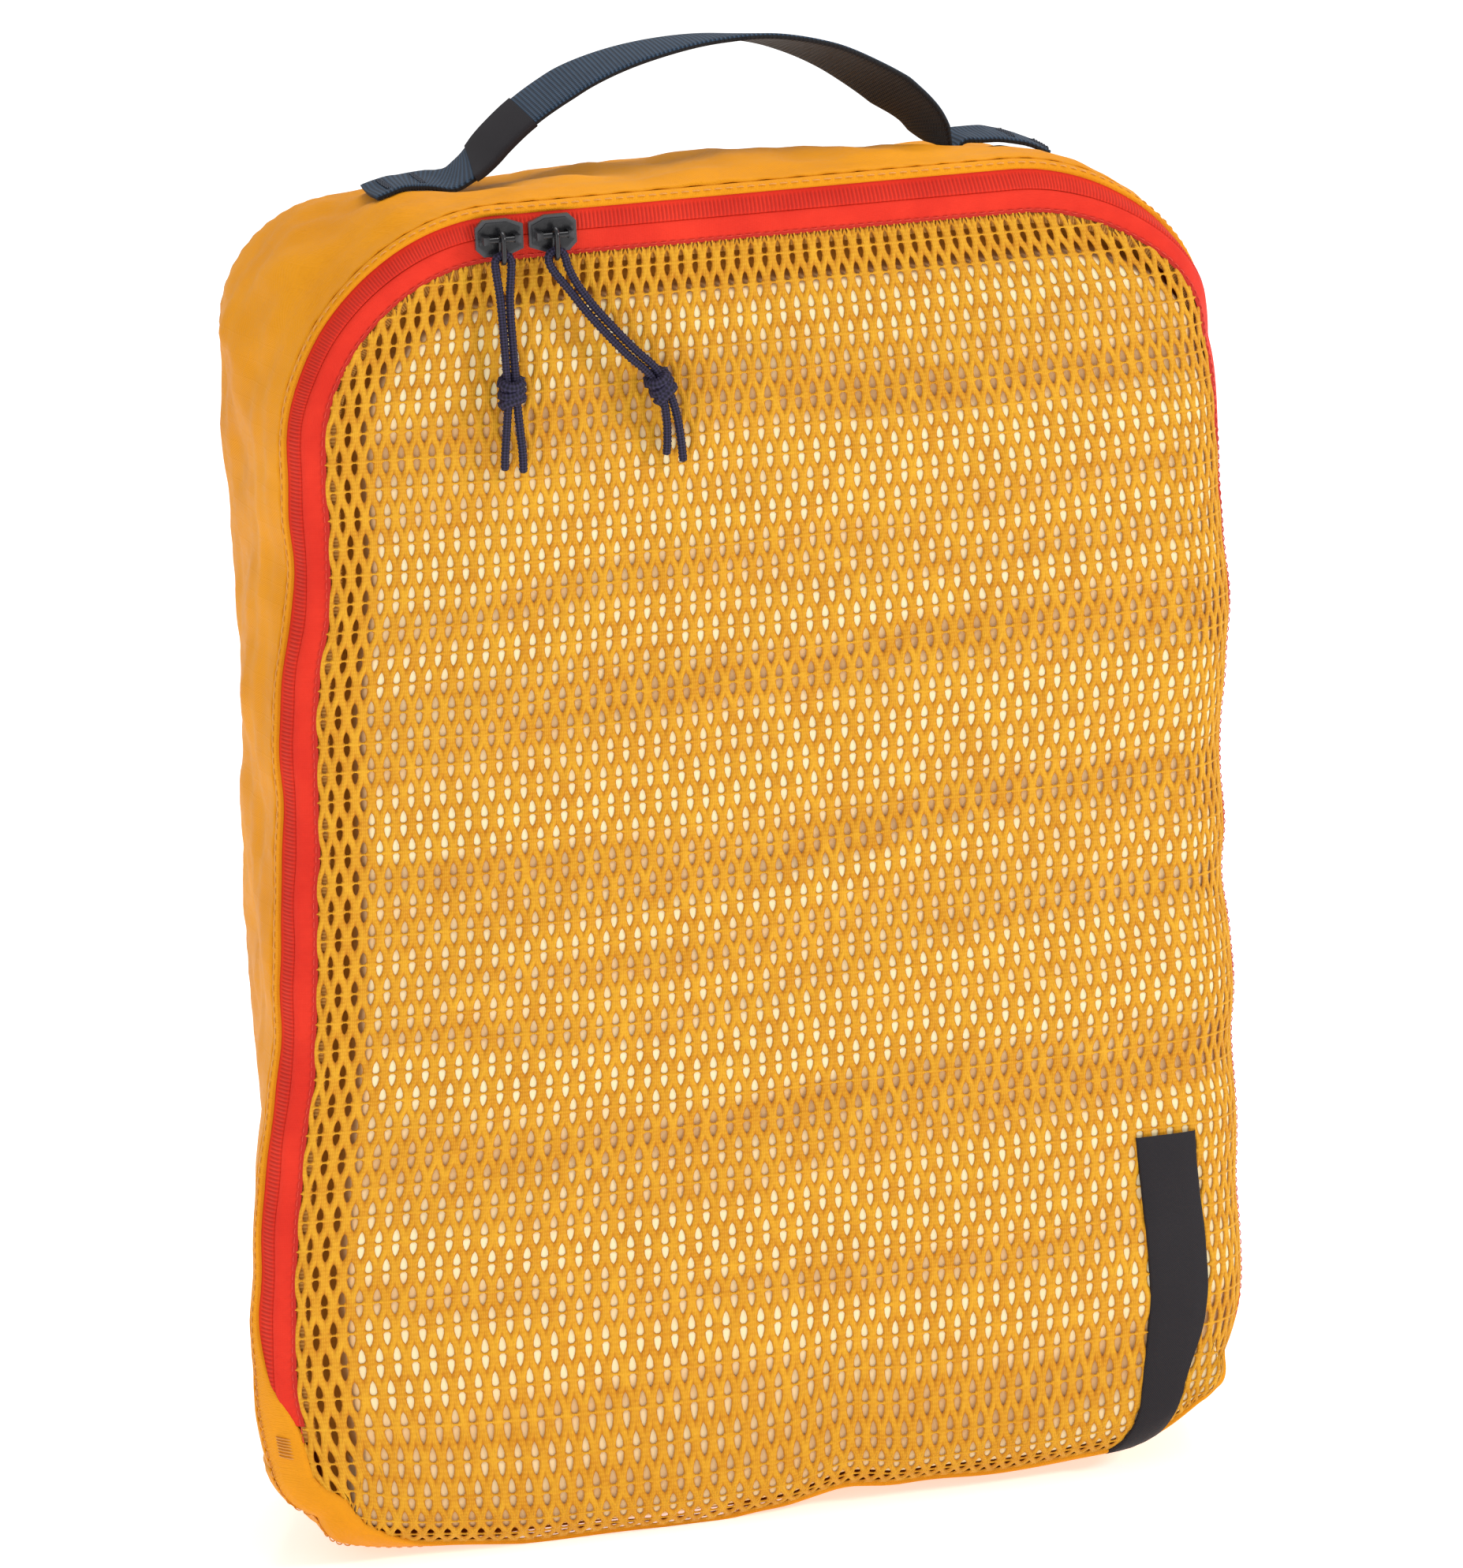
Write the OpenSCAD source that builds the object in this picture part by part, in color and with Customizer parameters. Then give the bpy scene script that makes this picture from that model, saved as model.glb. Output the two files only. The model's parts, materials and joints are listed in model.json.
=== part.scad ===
// Packing cube with a zipped mesh flap, two cord pulls and a webbing handle.
// Origin: centre of the flat base. X runs across the front, the mesh faces -Y, Z is up. Millimetres.

/* [Cube] */
// Width across the front
cube_w = 255; // [220:1:320]
// Height from the floor to the top panel
cube_h = 360; // [300:1:420]
// Depth from front to back
cube_d = 80; // [70:1:120]
// Radius of the two top corners
top_r = 60; // [50:1:70]
// Radius of the two bottom corners
base_r = 30; // [26:1:40]
// Thickness of the cloth panels
cloth_t = 1; // [0.8:0.1:1.5]
// How far the mesh stands out over what is packed behind it
net_crown = 4; // [2:0.5:4]

/* [Zip] */
// Height of the zip's two lower ends, where the flap folds
fold_z = 34; // [31:1:45]
// Width of the cloth border between the edge and the zip
border_w = 9; // [8:0.5:9]
// Distance from the cube's edge to the middle of the zip
zip_inset = 14.5; // [14:0.5:15]
// Width of one zip tape, half of it under the border or the mesh
tape_w = 7.8; // [6:0.1:8]
// Gap between the two rows of coil
zip_gap = 1.4; // [1.2:0.1:1.6]
// Length of a slider along the zip
slider_l = 12.5; // [10:0.5:13]
// Distance between the two sliders
slider_pitch = 14; // [13.5:0.5:20]

/* [Pulls] */
// Thickness of the pull cord
cord_d = 2; // [1.6:0.1:2]
// Thickness of the ring's wire
ring_wire = 1.3; // [1:0.1:1.4]
// Height of the overhand knot
knot_h = 9.4; // [8:0.2:10]

/* [Handle] */
// Width of the webbing
web_w = 20; // [18:1:25]
// Thickness of the webbing
web_t = 1.6; // [1.2:0.1:2]
// Radius of the handle's arch
arch_r = 80; // [76:1:90]
// Height of the arch above the feet
arch_h = 39.5; // [30:0.5:45]
// Length of a sewn foot
foot_l = 28; // [24:1:32]

/* [Labels] */
// Width of the woven label on the mesh
label_w = 15; // [12:1:20]
// Height of the label's top end above the floor
label_top = 95; // [70:1:110]
// Thickness of the woven labels
label_t = 0.6; // [0.4:0.1:0.8]

/* [Hidden] */
$fn = 32;

cloth = "#eca51e";
mesh_yellow = "#ebaa32";
zip_red = "#eb3c23";
navy = "#2d415f";
black = "#2d282d";

front_y = -cube_d / 2;
back_y = cube_d / 2;
border_back_y = front_y + cloth_t;
tape_t = 0.8;
tape_back_y = border_back_y + tape_t;
coil_w = 1.6;
coil_t = 1.4;
binding_w = 3;
outer_edge = zip_inset - zip_gap / 2;
inner_edge = zip_inset + zip_gap / 2;
net_inset = inner_edge + 5.8;
net_front_y = front_y + 0.2;
crown_run = 45;
fold_gap = 0.6;

slider_z = cube_h - zip_inset;
left_x = -cube_w / 2 + top_r;
right_x = left_x + slider_pitch;
slider_w = 9.6;
slider_front_y = front_y - 1.9;
bar_y = front_y - 4.9;
bar_r = 0.7;
ring_r = 1.8;
ring_top = bar_r + ring_wire / 2 + 0.3;
ring_drop = 6;

foot_top = cube_h + web_t;
arch_z = foot_top + arch_h - arch_r;
swing_z = foot_top + 4.4;
foot_out_x = sqrt(pow(arch_r, 2) - pow(foot_top - arch_z, 2)) + 22;

// Routes of the four cord strands: round numbers, from the top of the loop in the ring to the tip
cord_left_a_route = [[-67.5, -44.9, 341.6], [-69, -44.9, 341], [-69.6, -44.9, 339.5],
    [-69.4, -45, 336.5], [-68.8, -45.2, 331], [-68.6, -45.8, 325], [-68.6, -46.8, 319],
    [-68.6, -47.8, 313], [-68.6, -48.3, 308], [-68.8, -48.3, 302], [-69.4, -48.2, 296],
    [-70, -48.1, 290], [-70.2, -48, 286]];
cord_left_b_route = [[-67.5, -44.9, 341.6], [-66, -44.9, 341], [-65.4, -44.9, 339.5],
    [-65.6, -45, 336.5], [-66.2, -45.2, 331], [-66.4, -45.8, 325], [-66.4, -46.8, 319],
    [-66.4, -47.8, 313], [-66.4, -48.3, 308], [-66.2, -48.3, 302], [-65.8, -48.2, 296],
    [-65.4, -48.1, 290], [-65.4, -48, 285]];
cord_right_a_route = [[-53.5, -44.9, 341.6], [-55, -44.9, 341], [-55.6, -44.9, 339.5],
    [-54.6, -45, 336.5], [-50.6, -45.2, 331], [-46.4, -45.8, 325], [-41.6, -46.6, 319],
    [-36.4, -47.6, 313], [-31.4, -48.3, 308], [-28.2, -48.3, 302], [-27.2, -48.2, 296],
    [-27.2, -48.1, 290], [-27.6, -48, 286]];
cord_right_b_route = [[-53.5, -44.9, 341.6], [-52, -44.9, 341], [-51.2, -44.9, 339.5],
    [-50.6, -45, 337], [-48.6, -45.2, 332.6], [-44.6, -45.8, 326.5], [-39.8, -46.6, 320.5],
    [-34.7, -47.6, 314.6], [-29.4, -48.3, 309], [-26, -48.3, 302], [-24.4, -48.2, 296],
    [-23.6, -48.1, 290], [-23.2, -48, 284]];
knot_left_at = [-67.5, -48.3, 306.5];
knot_right_at = [-28.2, -48.3, 304.5];
knot_right_lean = 26;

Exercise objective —
Repeat exactly, please, each line from the beginning of the data through the line with "is up. Millimetres." in it, and only those lines.

Problem solution —
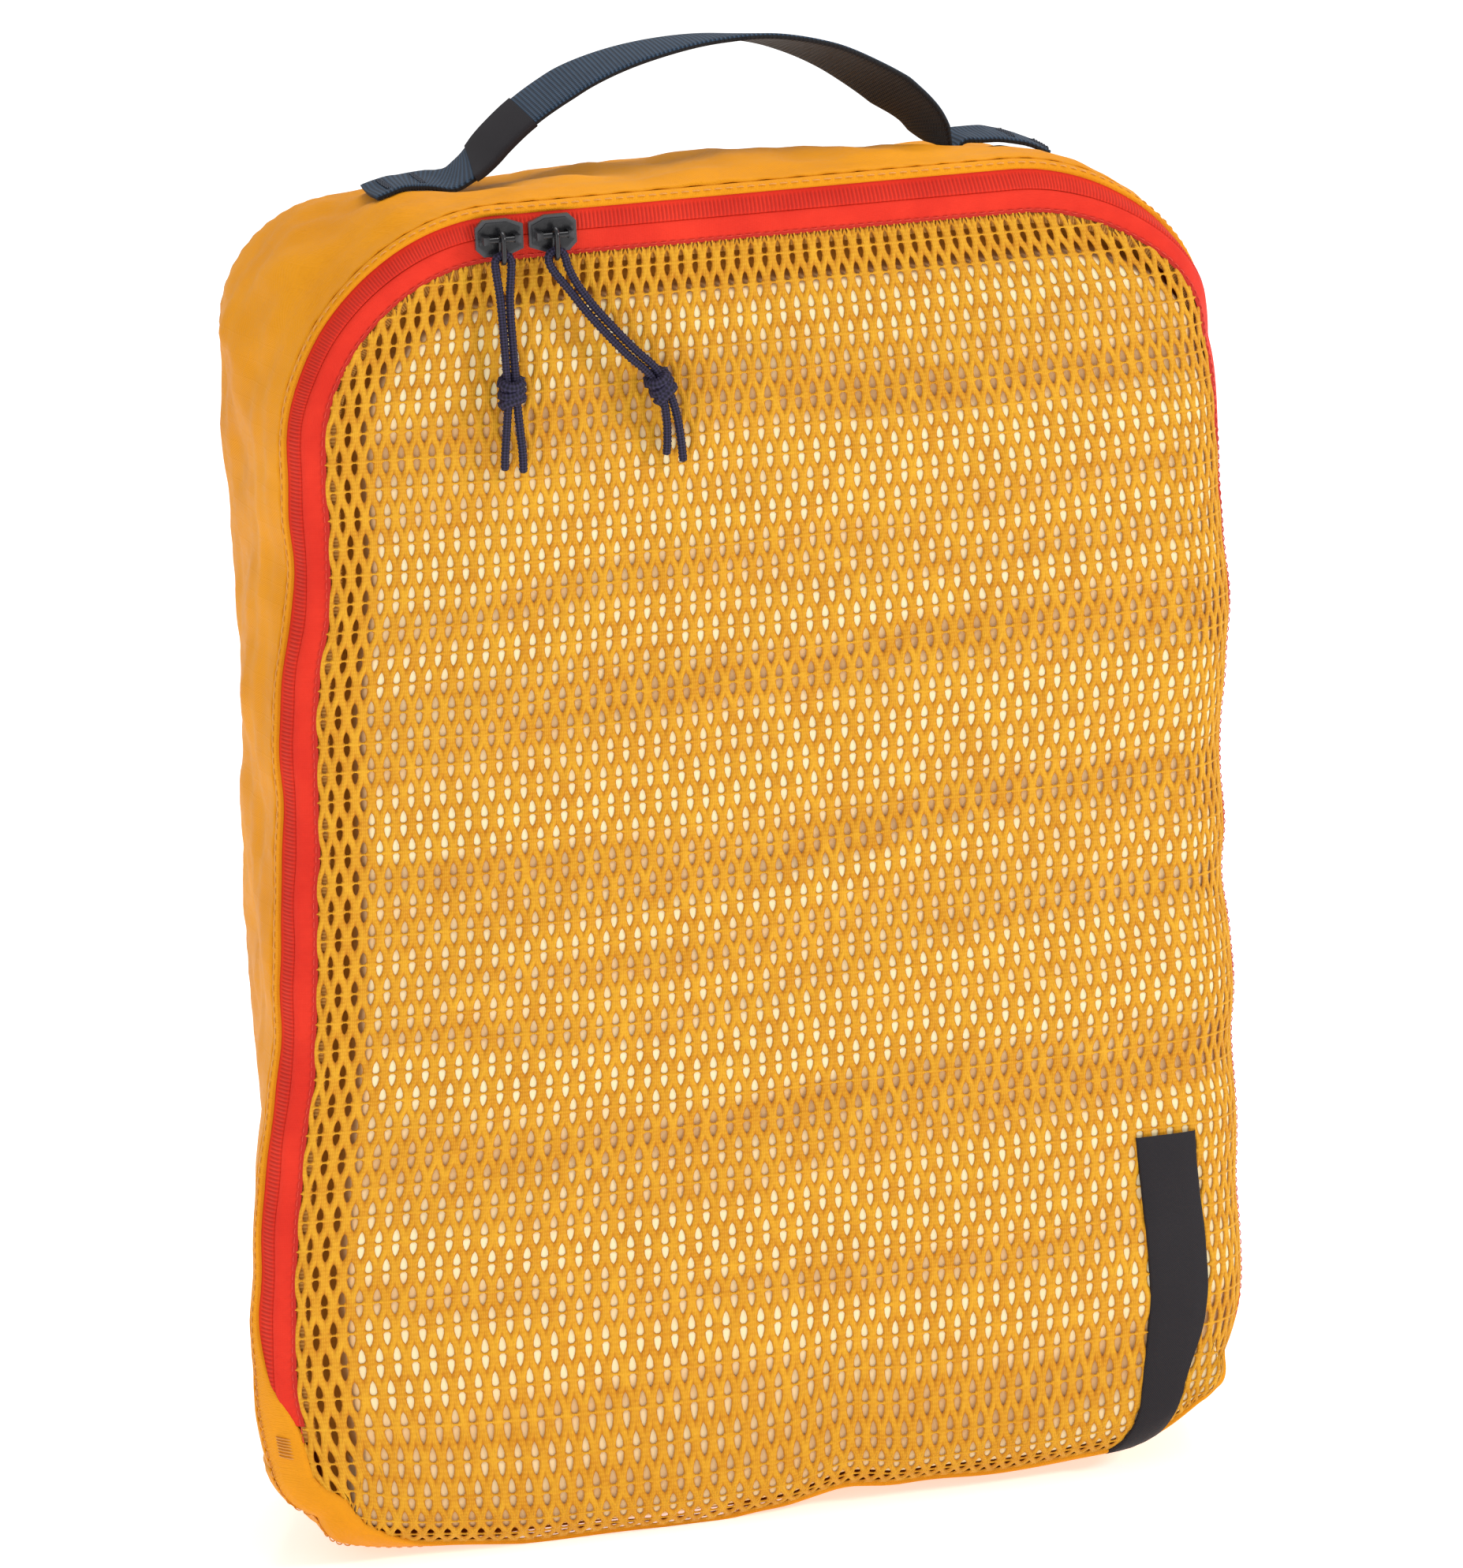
Write the OpenSCAD source that builds the object in this picture part by part, in color and with Customizer parameters. Then give the bpy scene script that makes this picture from that model, saved as model.glb. Output the two files only. The model's parts, materials and joints are listed in model.json.
=== part.scad ===
// Packing cube with a zipped mesh flap, two cord pulls and a webbing handle.
// Origin: centre of the flat base. X runs across the front, the mesh faces -Y, Z is up. Millimetres.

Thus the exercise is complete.